Трагизм нашей эпохи в том, что как-то незаметно ушла устремленность человечества к тому, чтобы все больше людей преодолело некий порог – нищеты, бедности, малообеспеченности, переходило из низшего в средний класс и далее. Эта устремленность пульсировала в истории последнего века со всеми перехлестами, определяя довольно долгосрочный тренд. В ряде стран, включая США, в итоге сложилось «перепроизводство элиты». А таким ситуациям присущи тренды относительного и абсолютного обнищания все более широких масс. Одним из социальных последствий глобального кризиса стало сужение масштаба среднего класса, а также демонстрация «жадности» самых преуспевающих стран.

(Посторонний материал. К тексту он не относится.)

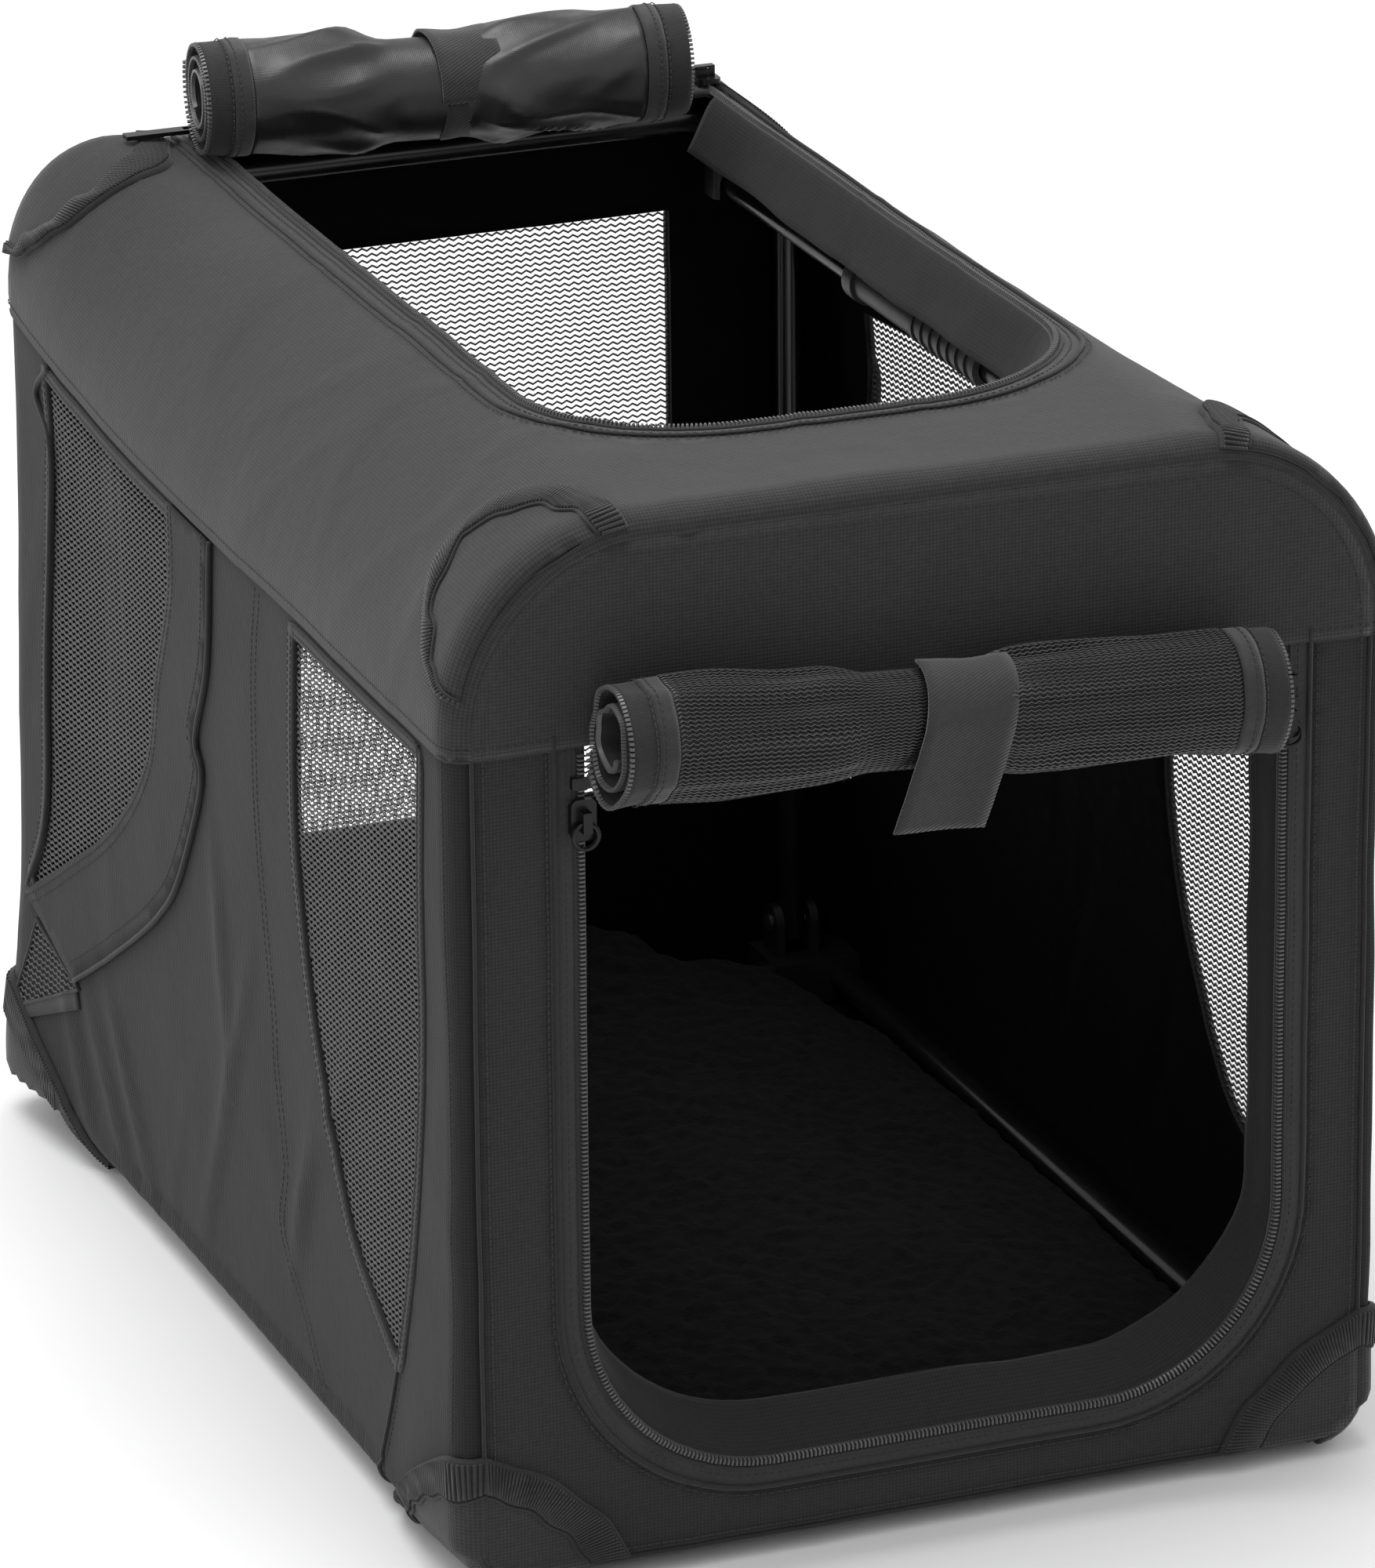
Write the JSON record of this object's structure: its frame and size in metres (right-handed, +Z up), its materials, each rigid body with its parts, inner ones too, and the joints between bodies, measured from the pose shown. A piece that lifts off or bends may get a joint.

«Выравнивание уровней развития» – также, надо отдавать отчет, свет угасшей иллюзии. Отрыв ряда стран мира, форсировано формирующих очаги VI уклада, сопровождается ростом разнообразия и возникновением новых форм неравенства – «цифрового» или генетического, например. В ближайшем будущем появятся совершенно нетривиальные практики устройства жизни «человейника».